メルクは時価総額が1,958億ドル(約19.5兆円)で、世界の時価総額ランキングでも55位と米国の老舗の大手製薬会社です。メルクはコロナワクチン開発計画が途中で頓挫したため、日の目を見る事はできませんでしたが、逆に言えば株価が大きく上がることはなかったため、割安に放置されている可能性があると見ることもできます。メルクが開発する医薬品で最も売れているのは肺がんなどの治療に使用される「キイトルーダ」で、2020年の総売上高のおよそ30%を占めています。(参照:Merck News Release)しかし、この薬は2028年に特許が切れるため、これに変わる稼ぎ頭を見つけないといけません。メルクは子宮頸がんワクチン「ガーダシル」を始めとしたワクチン製品や、HIV治療薬「イスラトラビル」などの開発パイプラインも持っているため、今後の動向に注目です。

メルクの2020年の売上高は約480億ドル(約4.8兆円)で、利益率は15%となっています。ほぼ売上高も利益率も前述のファイザーと変わらないので、やはりメルクも米国で有数の製薬会社ということが分かります。

③ イーライリリー(LLY)

イーライリリーは、2020年の売上高は約250億ドル(約2.5兆円)、時価総額は1,777億ドル(約18兆円)と、米国内でもトップ10に入る製薬会社の一つです。

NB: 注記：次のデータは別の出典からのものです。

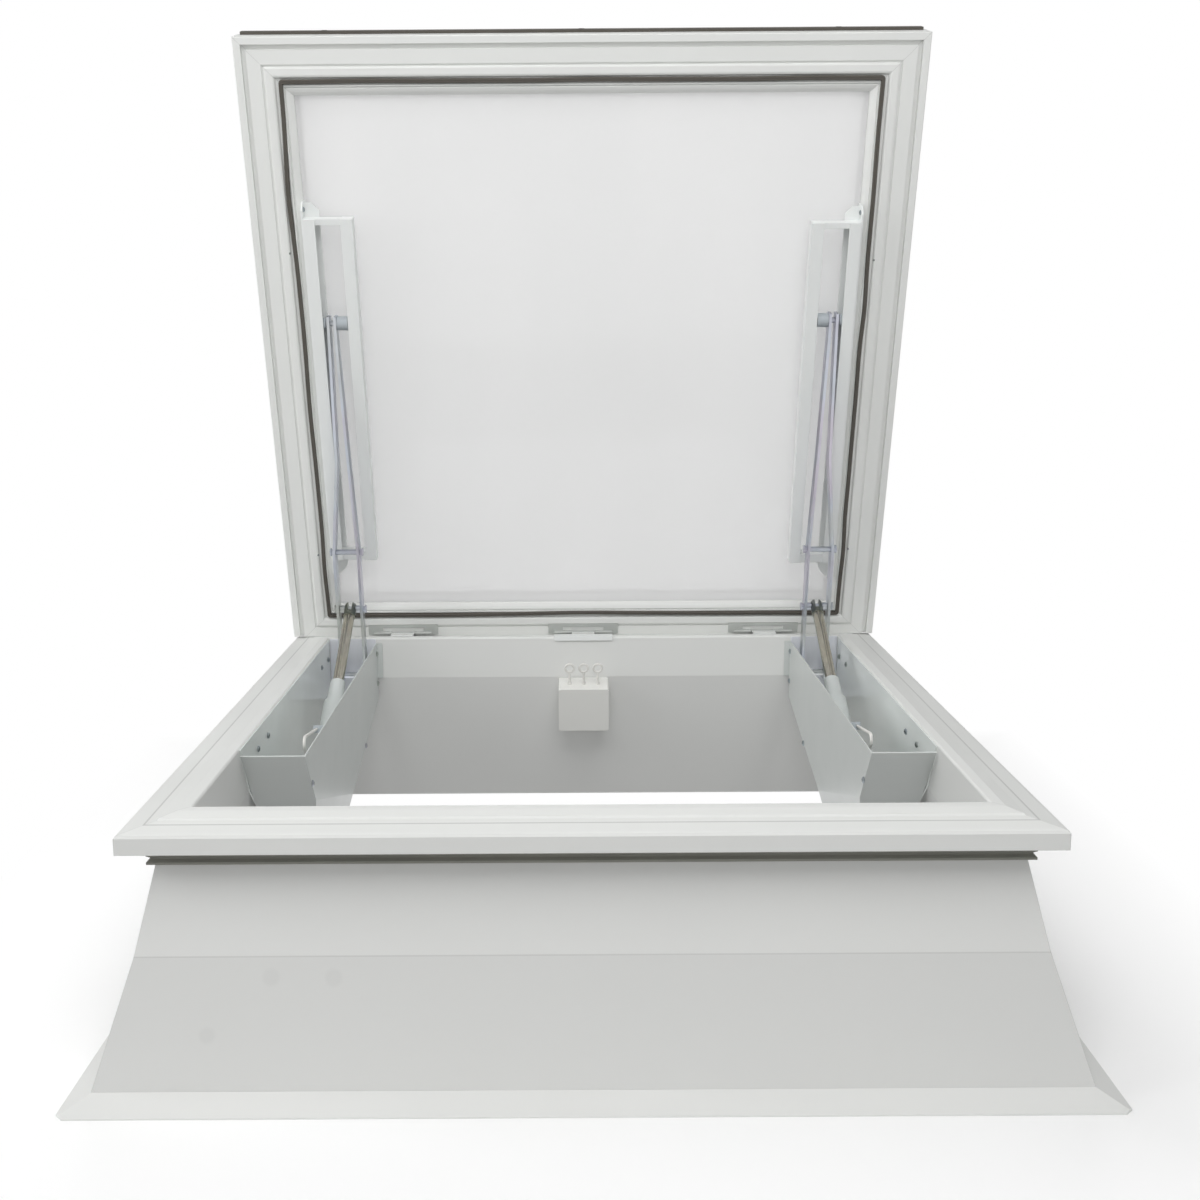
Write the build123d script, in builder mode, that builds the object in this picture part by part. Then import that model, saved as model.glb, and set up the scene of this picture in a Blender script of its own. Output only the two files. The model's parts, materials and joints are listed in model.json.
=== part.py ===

主力医薬品は、「トルリシティ」という糖尿病治療薬で、全体の売上高のおよそ20%を占めています。また、現在イーライリリーはアルツハイマー型認知症治療薬の「ドナネマブ」を開発中で、臨床試験を行っています。2021年1月には、「アルツハイマー病患者の初期症状の進行を32%遅らせた」という発表をしていることからも、今後の新薬開発の動向に要注目です。同じアルツハイマー型認知症治療薬の開発では、バイオジェン(BllB)も開発に力を入れており、イーライリリーとバイオジェンのどちらが先に承認を受ける事ができるか見ていきたいと思います。

売上高は少しずつではありますが、右肩上がりの傾向で、利益率も直近2年はそれぞれ37%、25%と非常に高い数値で推移しています。今後の新薬開発により、ますますの売上上昇に期待です。

④ ジョンソン&ジョンソン(JNJ)

ジョンソン&ジョンソン(以下:J&J)も、誰もが知っているグローバルカンパニーの一つですね。J&Jは製薬だけでなく、ヘルスケア関連商品、医療機器も取り扱っています。2020年の全体の総売上高は826億ドル(約8.3兆円)で、その内の約55%である456億ドル(約4.6兆円)が、製薬からの売上となっています。また、J&Jで特筆すべきは、その豊富なキャッシュフローからくる配当政策でしょう。2020年の時点で、57年連続増配という記録があり、特に安定的に運用をしていきたいという方にはオススメできる銘柄となっています。

上の表は、J&Jの製薬部門の売上高の推移です。ここまで大きな会社が毎年売上高を伸ばしているのはすごいことですね。2015年~2020年の5年で、年平均売上高成長率が8%となっており、この会社が多くの個人投資家を惹きつける理由が分かる気がします。

⑤ アッヴィ(ABBV)

アッヴィは、2013年に老舗のヘルスケアカンパニーであるアボットラボラトリーズ社の分社化により設立されました。2020年の売上高は、458億ドル(約4.6兆円)、時価総額は1,884億ドル(約19兆円)で世界で57番目とファイザーやメルクに匹敵する存在感を示しています。アッヴィの主力医薬品は関節リウマチ治療薬として知らている「ヒュミラ」で、2020年の総売上高の40%以上を占めています。しかし、ヒュミラは米国での特許切れを2023年に迎えるため、ヒュミラに代わる新薬が求められています。そのような中で、2020年に美容医薬品で定評のある「アラガン」を買収し、アラガンからの利益が期待できる他、「スキリージ」や「リンヴォック」などの新薬がヒュミラの代わりを果たすのではないかと言われています。

上表は、2015年からの売上高と利益の推移となっていますが、非常にきれいな右肩上がりを示しています。利益率も2016年以降15%以上を維持しており、堅調な財務が見て取れます。また、アッヴィはJ&Jと同じく配当貴族として知らており、47年連続増配という記録を持っています。配当利回りも4.87%(ヤフーファイナンス参照)となっており、高配当株としても人気の銘柄です。